GOAL
Copy out all lines with the word "members" in them.

Begin DATA SHOWN

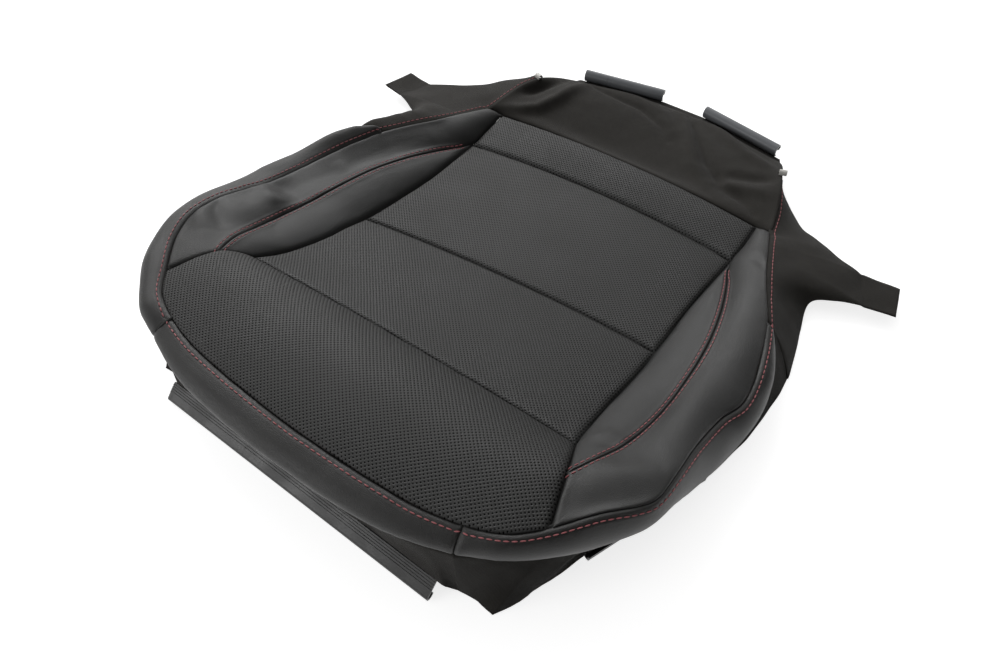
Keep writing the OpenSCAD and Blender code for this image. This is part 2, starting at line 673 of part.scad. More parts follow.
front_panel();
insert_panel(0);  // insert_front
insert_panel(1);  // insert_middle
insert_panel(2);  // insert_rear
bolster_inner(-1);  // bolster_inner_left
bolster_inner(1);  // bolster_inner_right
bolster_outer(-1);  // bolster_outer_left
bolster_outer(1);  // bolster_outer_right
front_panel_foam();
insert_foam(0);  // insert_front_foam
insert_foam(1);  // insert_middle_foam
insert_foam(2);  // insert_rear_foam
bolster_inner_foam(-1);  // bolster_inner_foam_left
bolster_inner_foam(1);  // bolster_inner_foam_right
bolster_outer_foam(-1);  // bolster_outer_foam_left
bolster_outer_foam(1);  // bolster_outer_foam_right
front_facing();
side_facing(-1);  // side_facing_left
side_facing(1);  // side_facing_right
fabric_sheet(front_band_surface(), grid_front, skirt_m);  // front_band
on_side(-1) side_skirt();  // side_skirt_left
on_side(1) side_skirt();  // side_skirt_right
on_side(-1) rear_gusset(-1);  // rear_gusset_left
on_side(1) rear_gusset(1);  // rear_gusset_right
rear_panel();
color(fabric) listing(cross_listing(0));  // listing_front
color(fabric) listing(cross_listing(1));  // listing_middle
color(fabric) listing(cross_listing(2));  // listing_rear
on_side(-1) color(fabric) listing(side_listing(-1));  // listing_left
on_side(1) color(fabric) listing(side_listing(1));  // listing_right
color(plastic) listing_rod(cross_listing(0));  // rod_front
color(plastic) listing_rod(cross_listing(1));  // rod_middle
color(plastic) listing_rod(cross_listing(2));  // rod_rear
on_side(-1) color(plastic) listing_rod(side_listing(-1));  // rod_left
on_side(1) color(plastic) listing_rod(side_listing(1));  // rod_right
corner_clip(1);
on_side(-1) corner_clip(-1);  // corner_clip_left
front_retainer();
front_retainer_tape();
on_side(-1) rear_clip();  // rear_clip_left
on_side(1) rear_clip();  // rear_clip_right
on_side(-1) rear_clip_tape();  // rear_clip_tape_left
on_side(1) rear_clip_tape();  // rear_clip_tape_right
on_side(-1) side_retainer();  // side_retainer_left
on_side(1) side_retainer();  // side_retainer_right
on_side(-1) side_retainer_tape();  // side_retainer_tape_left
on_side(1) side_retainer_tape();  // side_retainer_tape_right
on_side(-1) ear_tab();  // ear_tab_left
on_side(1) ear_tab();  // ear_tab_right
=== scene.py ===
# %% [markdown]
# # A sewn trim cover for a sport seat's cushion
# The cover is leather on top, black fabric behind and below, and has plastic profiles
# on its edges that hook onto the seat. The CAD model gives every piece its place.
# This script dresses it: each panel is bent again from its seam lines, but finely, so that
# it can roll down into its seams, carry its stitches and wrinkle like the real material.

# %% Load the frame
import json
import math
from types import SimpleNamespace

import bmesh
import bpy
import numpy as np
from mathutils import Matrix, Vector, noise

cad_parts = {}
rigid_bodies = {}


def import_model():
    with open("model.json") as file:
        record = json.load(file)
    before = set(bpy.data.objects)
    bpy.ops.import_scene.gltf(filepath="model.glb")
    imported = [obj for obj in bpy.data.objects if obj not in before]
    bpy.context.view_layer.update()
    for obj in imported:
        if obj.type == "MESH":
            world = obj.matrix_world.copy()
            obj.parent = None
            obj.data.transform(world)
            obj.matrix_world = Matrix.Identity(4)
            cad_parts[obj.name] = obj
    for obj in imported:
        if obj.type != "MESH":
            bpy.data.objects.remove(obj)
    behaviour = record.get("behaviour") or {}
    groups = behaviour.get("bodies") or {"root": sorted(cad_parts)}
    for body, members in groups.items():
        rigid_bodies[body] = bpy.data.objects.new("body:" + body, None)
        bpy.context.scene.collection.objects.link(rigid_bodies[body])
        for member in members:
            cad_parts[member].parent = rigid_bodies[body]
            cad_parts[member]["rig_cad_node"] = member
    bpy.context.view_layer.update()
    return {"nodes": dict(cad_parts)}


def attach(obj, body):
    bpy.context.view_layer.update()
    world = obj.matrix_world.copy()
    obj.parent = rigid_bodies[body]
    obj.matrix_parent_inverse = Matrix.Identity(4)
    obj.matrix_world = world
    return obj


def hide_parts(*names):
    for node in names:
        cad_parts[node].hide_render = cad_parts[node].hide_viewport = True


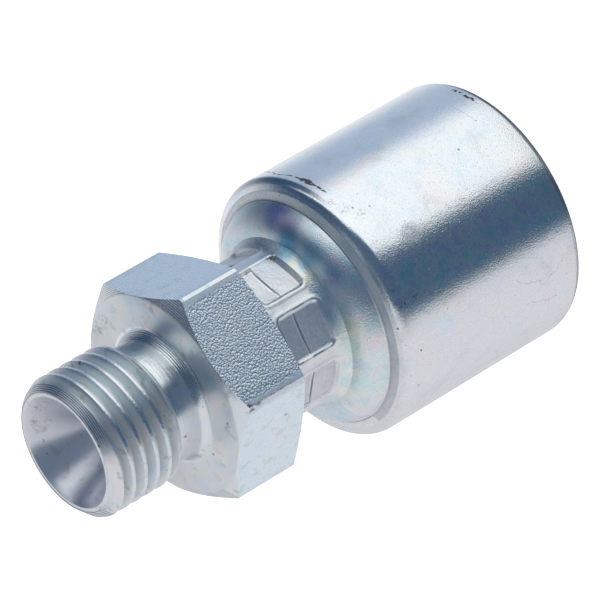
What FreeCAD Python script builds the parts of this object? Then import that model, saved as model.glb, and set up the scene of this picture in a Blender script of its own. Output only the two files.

End DATA SHOWN

RESPONSE
    for body, members in groups.items():
        for member in members:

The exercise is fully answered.